When discussing theology, I've come to realize that not only is personal study of doctrine a necessary component to faith, but it is something that shouldn't be kept to oneself. I want to share my journey, both past and ongoing, into the realm of theology. Through this, I hope that you will gain insight into the Christian faith as a whole. Before reading anything else, I suggest you read the introduction and definitions (found in the pages tabs above) so you may better understand where I am coming from in everything I write. Because many of my posts are on heresies, there is also a page above with a family tree of heresies and links to all the posts I have so far on the topic.

12 August, 2013

Heresies of the Week: The Seven Deadly "ism"s

A slight break from my usual heresy of the week post for the seven "ism"s destroying modern Christendom as laid out in Pr. Jonathan Fisk's wonderful book "Broken: 7 "Christian" Rules That Every Christian Ought to Break as Often as Possible".  Not all of these are actual "ism"s, in that they don't all end that way, but they are "ism"s in that they are movements rather than sound doctrine.

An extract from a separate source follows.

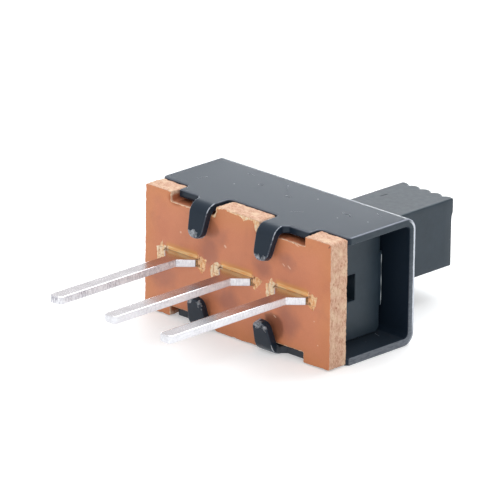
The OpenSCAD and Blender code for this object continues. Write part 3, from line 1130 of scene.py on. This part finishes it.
def coated_steel():
    s = Shader("coated_steel")
    fray = s.ramp(s.noise(0.16, 4, 0.7), 0.25, 0.75, -0.35, 0.35)
    blotch = s.ramp(s.noise(0.3, 3, 0.5), 0.25, 0.75, -0.5, 0.5)
    scuffed = s.ramp(s.total(s.mark("scuff"), blotch), 0.68, 0.8)
    top = s.ramp(s.axis(2), FRAME_Z - 0.3, FRAME_Z - 0.2)
    scraped = s.product(top, s.strokes(TOP_SCRAPES))
    speck = s.product(top, s.strokes(TOP_SPECKS), 0.4)
    colour = s.layers(COAT, *steel_end(s, fray), *steel_wear(s, fray, scuffed), (speck, SPECK))
    rough = s.ramp(s.noise(1.2, 1), 0, 1, 0.25, 0.27)
    return s.finish(
        base_color=colour,
        roughness=s.total(rough, s.product(scraped, 0.5), s.product(scuffed, 0.2)),
        specular_ior_level=0.27,
        specular_tint=COAT_GLOSS,
        sheen_weight=0.36,
        sheen_roughness=0.3,
        sheen_tint=COAT_SHEEN,
        normal=s.bump(scraped, 0.05, 1.0, s.bump(s.noise(0.07, 2), 0.0003, 0.4)))


# The face's colour near its edges, then in its core: the warmer colour near the edges is painted light, as
# if shining through the board.
FACE = (0.68, 0.255, 0.11), (0.70, 0.255, 0.13)
FACE_CLOUD, FACE_FLECK = (0.53, 0.165, 0.09), (0.76, 0.36, 0.2)
PAINTED_SHADE, RED_SPOT_COLOUR, CLAW_SHADOW_COLOUR = (0.34, 0.13, 0.10), (0.36, 0.075, 0.016), (0.14, 0.04, 0.02)
CRUSH_RIM_GLOW = (0.74, 0.33, 0.095)
CRUSHED_GLOW = (0.98, 0.47, 0.16), (1.0, 0.68, 0.33)
DASH, CHIP, PIT_SHADE = (0.95, 0.70, 0.52), (0.2, 0.07, 0.04), (0.13, 0.07, 0.035)
TORN_COOL = (0.90, 0.55, 0.29), (1.0, 0.86, 0.64)
TORN_WARM = (0.78, 0.36, 0.14), (1.0, 0.70, 0.42)
PLY = (0.44, 0.20, 0.12), (0.70, 0.46, 0.33)
PLY_CLOUD, PLY_FLECK, NOTCH_SHADE = (0.78, 0.59, 0.41), (0.34, 0.12, 0.055), (0.42, 0.135, 0.06)
FACE_DASHES = [
    (-2.61, 0.88, 0, 0.09, 0.09), (-0.53, 0.91, -40, 0.15, 0.09), (2.15, 0.96, -35, 0.16, 0.05),
    (2.4, 0.94, -35, 0.2, 0.06), (2.72, 1.8, -20, 0.26, 0.05), (3.56, -0.64, 0, 0.06, 0.06),
    (3.74, -1.43, 0, 0.06, 0.06), (1.78, -0.93, -30, 0.16, 0.05)]
DARK_CHIPS = [(4.2, 2.1, 50, 0.16, 0.06)]


def laminate_face(s):
    """The pressed face before it is torn: clouded, slightly warmer near its edges as painted light, with
    painted shade round the slots, painted shadows beside the claws, a reddened spot, and crushed at the
    slots with a painted glow along their upper edges.
    """
    front = s.ramp(s.along((0, 1, 0)), 0.1, 0.06)
    cloud = s.ramp(s.noise(0.7, 4, 0.6), 0.3, 0.7, -0.3, 0.3)
    streak = s.ramp(s.noise(0.03, 2, 0.5, (0.06, 1, 1)), 0.42, 0.6)
    press = s.mark("crushed")
    return s.layers(
        s.mix(s.mark("core"), *FACE),
        (s.ramp(s.noise(1.3, 4), 0.45, 0.75, 0, 0.45), FACE_CLOUD),
        (s.ramp(s.noise(0.05, 3, 0.6), 0.5, 0.75, 0, 0.3), FACE_FLECK),
        # painted shade round the slots, broken up by clouds
        (s.ramp(s.total(s.mark("shade"), cloud), 0.1, 1, 0, 0.55), PAINTED_SHADE),
        # crushed slot edges, coloured with a painted orange glow of light
        (s.ramp(press, 0.02, 0.5, 0, 0.85), CRUSH_RIM_GLOW),
        (s.ramp(press, 0.5, 0.62), s.mix(streak, *CRUSHED_GLOW)),
        (s.mark("rust"), RED_SPOT_COLOUR),
        # painted shadows beside the claws
        (s.product(s.mark("stain"), 0.6), CLAW_SHADOW_COLOUR),
        (s.product(front, s.strokes(FACE_DASHES, 2), 0.6), DASH),
        (s.product(front, s.strokes(DARK_CHIPS, 2), 0.8), CHIP))


def laminate_side(s):
    """The punched side: speckled plies, with painted shade on the cut sides deep in the notches and slots.
    """
    # Painted shade on the cut sides deeper than the front, away from the top and bottom edges and the ends.
    walls = s.product(
        s.ramp(s.axis(2), 2.08, 2.02),
        s.ramp(s.axis(0), 4.15, 4.1),
        s.ramp(s.along((0, 1, 0)), 0.03, 0.12))
    return s.layers(
        s.mix(s.ramp(s.noise(0.085, 5, 0.75, (0.5, 1.3, 0.5), 0.8), 0.36, 0.58), *PLY),
        (s.ramp(s.noise(0.3, 4), 0.45, 0.7, 0, 0.7), PLY_CLOUD),
        (s.ramp(s.noise(0.07, 3, 0.6, (0.7, 1.1, 0.7)), 0.6, 0.7, 0, 0.75), PLY_FLECK),
        (walls, NOTCH_SHADE))


def laminate():
    s = Shader("laminate")
    ragged = s.product(s.ramp(s.noise(0.12, 4, 0.7), 0.25, 0.75, -0.5, 0.5), 0.5)
    bare = s.ramp(s.total(s.mark("torn"), ragged), 0.4, 0.55)
    side = s.ramp(s.total(s.mark("cut"), ragged), 0.35, 0.6)
    fleck = s.ramp(s.noise(0.09, 4, 0.7, (1.4, 1, 0.5)), 0.38, 0.6)
    torn_board = s.mix(s.mark("warm"), s.mix(fleck, *TORN_COOL), s.mix(fleck, *TORN_WARM))
    # The pits are also painted dark, as painted shade in them.
    pit = s.product(s.mark("pit"), 0.85)
    colour = s.layers(laminate_face(s), (bare, torn_board), (pit, PIT_SHADE), (side, laminate_side(s)))
    return s.finish(
        base_color=colour,
        roughness=s.ramp(s.math("MAXIMUM", s.mark("cut"), bare), 0, 1, 0.4, 0.8),
        normal=s.bump(s.noise(0.06, 3), 0.01, 0.4),
        specular_ior_level=0.35)


PLATING = (0.57, 0.545, 0.565), (0.64, 0.615, 0.64)
PIN_SIDE = (0.84, 0.84, 0.88), (0.93, 0.93, 0.96)
TARNISH, DRAWN, ROOT_SHADOW = (0.27, 0.25, 0.31), (0.45, 0.46, 0.50), (0.06, 0.055, 0.045)
BOARD_REFLECTION = (0.42, 0.24, 0.11), (0.80, 0.56, 0.30)


def plated_brass():
    s = Shader("plated_brass")
    side = s.mark("cut")
    depth = s.along((0, 1, 0))
    sheared = s.mix(s.ramp(s.noise(0.07, 3, 0.6, (0.3, 0.6, 1)), 0.35, 0.65), *PIN_SIDE)
    tarnished = s.product(
        side,
        s.ramp(s.noise(0.05, 3, 0.6, (1, 1.5, 0.35)), 0.42, 0.6),
        s.ramp(s.noise(1.1, 3), 0.4, 0.62, 0.15, 0.9),
        s.ramp(s.along((1, 0, 0)), -PITCH, -PITCH / 2, 1, 0.3))
    # Where the cut sides meet the board: a painted shadow, then nearest the board a painted reflection of
    # the board's colours.
    in_board = s.product(side, s.ramp(depth, 0.1, 0.2, 1, 0))
    board_reflection = s.mix(s.ramp(s.noise(0.06, 3), 0.4, 0.6), *BOARD_REFLECTION)
    colour = s.layers(
        s.mix(s.ramp(s.noise(0.4, 4), 0.35, 0.7), *PLATING),
        (side, sheared),
        (tarnished, TARNISH),
        (s.ramp(s.noise(0.04, 2, 0.5, (1, 0.06, 1)), 0.55, 0.7, 0, 0.3), DRAWN),
        (s.product(in_board, s.ramp(depth, -0.095, -0.085)), ROOT_SHADOW),
        (s.product(in_board, s.ramp(depth, -0.06, -0.04)), board_reflection))
    return s.finish(
        base_color=colour,
        metallic=s.ramp(side, 0, 1, 1, 0.35),
        roughness=s.total(s.ramp(s.noise(0.6, 2), 0.3, 0.7, 0.15, 0.22), s.product(side, 0.3)),
        normal=s.bump(s.noise(0.12, 2, 0.5, (1, 0.25, 1)), 0.0008, 0.35))


MOULDED = (0.010, 0.020, 0.030), (0.016, 0.028, 0.041)
NICK_COLOUR, FLASH_HIGHLIGHT = (0.004, 0.006, 0.009), (0.36, 0.40, 0.42)
MOULDED_GLOSS = (0.86, 0.94, 1.0)
NICK = (0.11, 6.93, 85, 0.42, 0.1)


def black_plastic():
    s = Shader("black_plastic")
    nick = s.product(s.stroke(*NICK), s.ramp(s.axis(2), KNOB_W / 2 - 0.2, KNOB_W / 2 - 0.1))
    colour = s.layers(
        s.mix(s.ramp(s.noise(0.6, 4), 0.3, 0.7), *MOULDED),
        (nick, NICK_COLOUR),
        # The flash bead is painted pale, as a highlight along it.
        (s.mark("flash"), FLASH_HIGHLIGHT))
    return s.finish(
        base_color=colour,
        roughness=s.total(s.ramp(s.noise(0.2, 3), 0.3, 0.7, 0.32, 0.42), s.product(nick, 0.4)),
        specular_ior_level=0.42,
        specular_tint=MOULDED_GLOSS,
        normal=s.bump(s.total(s.noise(0.06, 3), s.product(nick, -3)), 0.003, 0.5))


BRONZE = (0.16, 0.09, 0.045), (0.26, 0.16, 0.08)


def spring_bronze():
    s = Shader("spring_bronze")
    return s.finish(
        base_color=s.mix(s.ramp(s.noise(0.4, 4), 0.35, 0.7), *BRONZE),
        metallic=1.0,
        roughness=0.45,
        normal=s.bump(s.noise(0.03, 2, 0.5, (0.3, 3, 3)), 0.002, 0.4))


# ---------------- camera, light, floor
CAMERA_AZIMUTH = math.radians(44.157)
CAMERA_ELEVATION = math.radians(19.624)
CAMERA_ROLL = math.radians(0.701)
CAMERA_DISTANCE = 229.33
CAMERA_AIM = (0.4485, 0.8731)
CAMERA_LENS = 500.75
SENSOR = 36
WHITE = (1, 1, 1)
WORLD_LIGHT = 0.7
FLOOR_SIZE = 3.0
FLOOR_GREY = (0.8, 0.8, 0.8)
FLOOR_GLOW = 0.35


def build_camera():
    """A long lens on the pin side, a little above the switch. Its place and aim are in millimetres."""
    turn = Matrix.Rotation(CAMERA_AZIMUTH, 3, "Z") @ Matrix.Rotation(math.pi / 2 - CAMERA_ELEVATION, 3, "X")
    turn = turn @ Matrix.Rotation(CAMERA_ROLL, 3, "Z")
    place = turn @ Vector((*CAMERA_AIM, CAMERA_DISTANCE)) * MM
    data = bpy.data.cameras.new("camera")
    data.lens = CAMERA_LENS
    data.sensor_width = SENSOR
    data.clip_start = 0.01
    data.clip_end = 10
    camera = in_scene("camera", data)
    camera.matrix_world = Matrix.Translation(place) @ turn.to_4x4()
    bpy.context.scene.camera = camera


def area_light(name, place, size, power, colour=WHITE):
    """A soft lamp of a width and a height that faces the frame's origin. Its place is in metres."""
    data = bpy.data.lights.new(name, "AREA")
    data.shape = "RECTANGLE"
    data.size, data.size_y = size
    data.energy = power
    data.color = colour
    lamp = in_scene(name, data)
    lamp.location = place
    lamp.rotation_euler = (-Vector(place)).to_track_quat("-Z", "Y").to_euler()


def seen_directly(nodes):
    """1 for what the camera sees, and for what gloss and glass show."""
    path = nodes.node("LightPath").outputs
    found = nodes.math("MAXIMUM", path["Is Camera Ray"], path["Is Glossy Ray"])
    return nodes.math("MAXIMUM", found, path["Is Transmission Ray"])


def build_world():
    """An even white light, which the camera, gloss and glass see as plain white."""
    world = bpy.data.worlds.new("studio")
    nodes = Nodes(world)
    lit = nodes.node("Background", {"Strength": WORLD_LIGHT, "Color": WHITE})
    white = nodes.node("Background", {"Strength": 1, "Color": WHITE})
    seen = seen_directly(nodes)
    mix = nodes.node("MixShader", {0: seen, 1: lit.outputs[0], 2: white.outputs[0]})
    nodes.node("OutputWorld", {"Surface": mix.outputs[0]})
    bpy.context.scene.world = world


def build_floor():
    """A white table that keeps the object's shadow and is white to the camera elsewhere."""
    bpy.ops.mesh.primitive_plane_add(size=FLOOR_SIZE, location=(0, 0, FRAME_LOW[2] * MM))
    floor = bpy.context.object
    floor.name = "floor"
    material = bpy.data.materials.new("floor")
    nodes = Nodes(material)
    matte = nodes.node("BsdfDiffuse", {"Color": FLOOR_GREY})
    glow = nodes.node("Emission", {"Strength": nodes.product(seen_directly(nodes), FLOOR_GLOW)})
    both = nodes.node("AddShader", {0: matte.outputs[0], 1: glow.outputs[0]})
    nodes.node("OutputMaterial", {"Surface": both.outputs[0]})
    floor.data.materials.append(material)


def build_studio():
    bpy.context.scene.view_settings.view_transform = "Standard"
    build_world()
    build_floor()
    area_light("key", (-0.12, 0.26, 0.42), (0.4, 0.4), 2.2, (0.93, 0.97, 1.0))
    area_light("fill", (0.42, -0.2, 0.25), (0.35, 0.35), 0.5)
    area_light("rim", (-0.35, 0.6, 0.04), (0.9, 0.07), 1.2)


build_camera()
build_studio()
build_frame(coated_steel())
build_base(laminate())
build_terminals(plated_brass())
build_slider(black_plastic())
dress_clip(spring_bronze())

Without giving the book away, here are the 7 "ism"s (with their description from the website above):
  • Mysticism: Never follow a rule that follows your liver, your heart, your pancreas, or any other bodily organ that could conceivably have its mind changed by the shifting of the wind.
  • Moralism: Never follow a rule that wasn't written in stone a very, very long time ago (doubly so if the grass is only greener on the other side because it's made of plastic). 
  • Rationalism: Never follow a rule just because it makes sense (especially if it promises to work because it makes sense [and especially, especially if it either contains the words "spirit-led" or can be entirely explained by a petri dish full of midi-chlorians]).
  • Prosperity: Never follow a rule because it benefits you now (and if it mentions "abundance," run screaming from the room).
  • Pragmatism: Never follow a rule that has to start over (again and again … and again …) again.
  • Werechurch: Never follow a rule that doesn't like rules.
  • "Seven Degrees of You": Never follow a rule in order to justify yourself. Seriously.
There really is nothing new here.  Mysticism has been around forever (taking great root in the Gnostic and Arminian movements in particular); Moralism found its way via legalism and asceticism; Rationalism in the enlightenment; Prosperity in the "Prosperity Gospel" movement that is just reiterations of many older movements; Pragmatism is deep in Arminian theology (particularly the Charismatic movement); the "Werechurch" in some Gnostic sects and Antinomians; and the "Seven Degrees of You" is perhaps the most rampant in today's "me-centric" culture that has taken over much of American Christendom.

Heresies are important to study and learn, not only to be obnoxious or drudge up old history (although I'm okay with both of those as well), but because there is nothing new under the sun--and these things recycle themselves over and over and over and over.  I'm not doing this just to hear myself talk (er... read my writing?), but to hopefully remind fellow Christians that doctrine matters.  Sound doctrine matters.  Pure doctrine matters.  False doctrine is deadly.  And that is why I'm so "fixated" on heresies--because, in the end, it really matters.

P.S. Take some time to watch Worldview Everlasting.  It's awesome.

1 comment:

John said...

I highly recommend Fisk's book. Like you say, nothing new, but very good reminders for America today.